• Transform magazine
  • November 19, 2024

Top

Five minutes with Christian Turner

CTurner 4.png

For successful brands the world over, sending strong signals is top priority. Yet as consumers change and marketing positions evolve, the need for compelling brand names has not only become harder, but increasingly valuable. Christian Turner has worked in naming for over a decade, extending established brands and helping organisations express the many facets of a service offering. In 2016, he became global director of naming at Siegel+Gale. Speaking exclusively to Transform magazine, Turner explains the importance of naming as a key component of brand strategy.

How did you come into the role of naming? 

Christian Turner: It’s certainly true that my current role feels a little unorthodox – a very big title in the ‘global director,’ but quite a narrow remit with naming – and something that not everyone thinks about. I was a poetry major in university, and have always been able to play with language.

I started by freelancing, which is a little bit unusual in the naming role. Often it can feel like you’re just throwing names over a wall. A lot of what’s most interesting and compelling about naming, in terms of producing outcomes and the right solutions for clients, is running the projects and processes. That doesn’t necessarily mean always a provocative solution, sometimes it can mean talking them into not naming something that they previously thought needed a name, or rethinking a whole portfolio.

Moving away from freelance, I was brought onboard at Landor in New York and worked there for three years. After that I left to head up the team at Siegel+Gale, doing nothing but naming for ten years.

Why is naming such an important part of brand strategy?

I think the number one reason why naming is so important is that it’s so easy to get it wrong. I don’t think that the right name will solve a terrible product, and I do think the world’s greatest product will succeed regardless of its name. In between those two realities however, there are a lot of ways to optimise the experience.

Think about HSBC for example, a four-letter acronym. They’ve had a spectacular advertising campaign for a long time, a great tagline in ‘The world’s local bank,’ a stockpile of assets that eventually led to their ubiquity, and for a long time I couldn’t tell you what those four letters stood for.

You can use naming to reinforce the existing terms that everyone understands. If you have a router, call it a router. If you’re in a burning theatre and trying to find the exit, you’re going to look for the exit, any other cue won’t do.
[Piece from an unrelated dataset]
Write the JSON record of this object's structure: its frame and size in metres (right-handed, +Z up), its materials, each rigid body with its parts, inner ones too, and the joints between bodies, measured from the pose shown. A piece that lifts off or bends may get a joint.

A lot of what’s strategic about language is figuring out what the options are, and then applying them in the right way. Siegel+Gale is a simplicity company, we believe in incorporating simple ideas across each of our projects.

Where naming has changed is that there was, in some ways, a ‘naming 1.0,’ with examples such as British Airways, British Gas, and British Petroleum – which is also true elsewhere, such as Saudi and China Telecom, for example. Yet moving on to naming 2.0 is where everyone wants to be, typified by universally positive names that, in many ways, have now become repurposed and stretched. There are ways in which language naturally works in the real world that are attractive to us. Brexit, for example, can be hard, soft, cliff-edged and entirely metaphorical, which relates to the way we begin to explain things to each other, things that may naturally be difficult to comprehend.

alt

What are some of the biggest challenges you’ve faced in your role as global director of naming?

The biggest challenges are fear – worrying about being made fun of, worrying about how your boss is going to react etc. There are too many decision-makers, and sometimes the final decision-maker doesn’t get involved early enough. I’ve found, as I’ve moved into a more senior role, the more often I get to talk to the management team, executive committee and present before the board, the more I’m able to allow myself and my colleagues to become an advocate for a good idea.

I’ve run assignments in Germany, Greece, Turkey and across Europe. The London office, where I’m based, is really an EMEA office. Naming comes up all over the place, and our job is to ensure that we’re running the right process for the right location and making sure we’re pulling in resources for our geographical reach. We run a global language check, that often works as a ‘disaster check’ in many ways, to ensure that something said in one language isn’t misinterpreted to mean something else in another. I’ve noticed that when a name goes down in flames on those lines, it goes down immediately.

The public is much more receptive to a new idea or a good name than people often think. It enters a world they know, a world they’re living in, and if it’s thought through in the right way, it’s inherently plausible. The naming process often involves comparative procedures, people are quick to shoot things down and underestimate the public’s willingness to go to new places and discover new things, overcoming that is a challenge.

alt

How important is audience perception when naming a brand, and how do you gauge perception?

With regards to audience perception, either we’re doing research or we’re not. The problem of naming is quite often grounded in the Steve Jobs quote of, ‘You can’t ask people what they want,’ but rather that you’ve got to give them what they don’t know that they need. The way people often do naming research, especially if done cheaply, is they look at the concept they’re imagining and try to draw the shortest line, closely fitting the concept and ticking the boxes. The problem with that is that it allows for no possibility of businessmen using Blackberry phones, or mother’s pushing Bugaboo strollers, for example.